Конечно, и здесь все не было фатально детерминировано. Можно представить себе вариант развития событий, при котором Хрущев сумел бы вовремя раскрыть заговор. Но все равно он был обречен и должен был рано или поздно пасть, — это диктовалось всей логикой развития Советской власти, — логикой, востребовавшей такого человека, как Брежнев, при котором система окончательно отлилась в адекватную ей послесталинскую форму. «Бояре» вздохнули наконец свободно. Отныне они могли править и володеть в своих вотчинах, не опасаясь непредсказуемого, взбалмошного и капризного правителя.
Хрущев, как и Берия одиннадцатью годами раньше, потерял бдительность. Он не ожидал удара, презирая своих соратников, считая их (вполне справедливо) ничтожествами. Он не понимал, что только в арифметике сумма нулей все равно дает нуль, а в политике эти нули, если они заручатся поддержкой армии и сил госбезопасности, могут стать пешками, способными снять с доски короля.
Общественность осталась равнодушна к падению Хрущева. Этого он тоже не ожидал, убаюканный созданным подхалимами миникультом «нового вождя». Народ не боялся Хрущева, но и не полюбил его.

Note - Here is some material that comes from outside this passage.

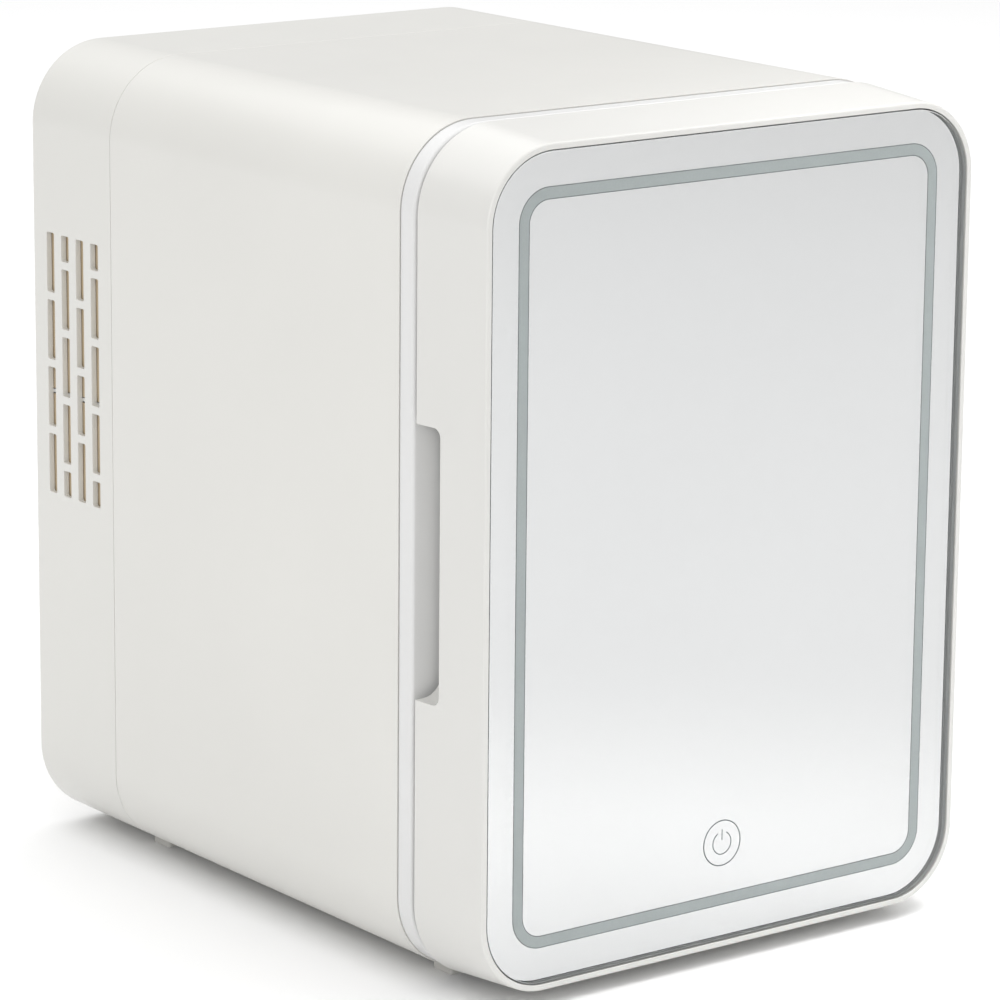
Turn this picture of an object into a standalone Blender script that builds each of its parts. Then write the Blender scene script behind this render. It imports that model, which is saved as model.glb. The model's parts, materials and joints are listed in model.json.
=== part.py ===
"""A compact thermoelectric fridge with a mirror door, built from separate named pieces.

Units are metres and +Z is up. The door faces -Y and its hinge is on the +X side. The origin is
under the middle of the fridge, on the surface that its feet stand on.
"""
import math

import bmesh
import bpy
from mathutils import Matrix, Vector

# ---- Driving dimensions -------------------------------------------------------------------
WIDTH = 0.243
DEPTH = 0.310
HEIGHT = 0.335
FOOT_HEIGHT = 0.004
CORNER = 0.033            # radius of the outline's corners, seen from the front
CORNER_STEPS = 9
GAP = 0.0003              # clearance between pieces that meet
OVER = 0.002              # how far a cutter runs past the surface that it opens

DOOR_DEPTH = 0.039
SEAL_GAP = 0.0028         # shadow gap between the door and the front frame
FRAME_DEPTH = 0.0084
COVER_DEPTH = 0.0608
WALL = 0.0025             # outer plastic shells

# ---- Levels worked out from them ----------------------------------------------------------
HALF_WIDTH = WIDTH / 2
FRONT = -DEPTH / 2
BACK = DEPTH / 2
BOTTOM = FOOT_HEIGHT
TOP = HEIGHT
MIDDLE = (BOTTOM + TOP) / 2
HALF_HEIGHT = (TOP - BOTTOM) / 2
DOOR_BACK = FRONT + DOOR_DEPTH
FRAME_FRONT = DOOR_BACK + SEAL_GAP
FRAME_BACK = FRAME_FRONT + FRAME_DEPTH - GAP
SHELL_FRONT = FRAME_FRONT + FRAME_DEPTH
COVER_FRONT = BACK - COVER_DEPTH
SHELL_BACK = COVER_FRONT - GAP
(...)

Прирожденный лидер, он не обладал все же некоторыми качествами, необходимыми для царя. Вроде бы его простонародный язык и плебейские повадки, его бросавшееся в глаза отсутствие интеллигентности и учености должны были импонировать массам, и в какой-то степени так оно и было, особенно вначале. Но этого оказалось мало: народу, конечно, приятно видеть, что страну возглавляет не высоколобый интеллектуал, а простой мужик, но при этом еще надо, чтобы он все же обладал чем-то, что позволяет смотреть на него снизу вверх. Он должен быть «своим», «одним из нас», но в чем-то «выше нас», чтобы нельзя было сказать: «да он такой же, как я, ничуть не лучше и не умнее». В лидере должно быть нечто, не вполне доступное пониманию подданных, даже таинственное и мистическое. В Хрущеве этого не было. В Брежневе, разумеется, этого не было и подавно, по сравнению с Хрущевым он был серой посредственностью, но он ни на что серьезно и не претендовал, не мешал жить.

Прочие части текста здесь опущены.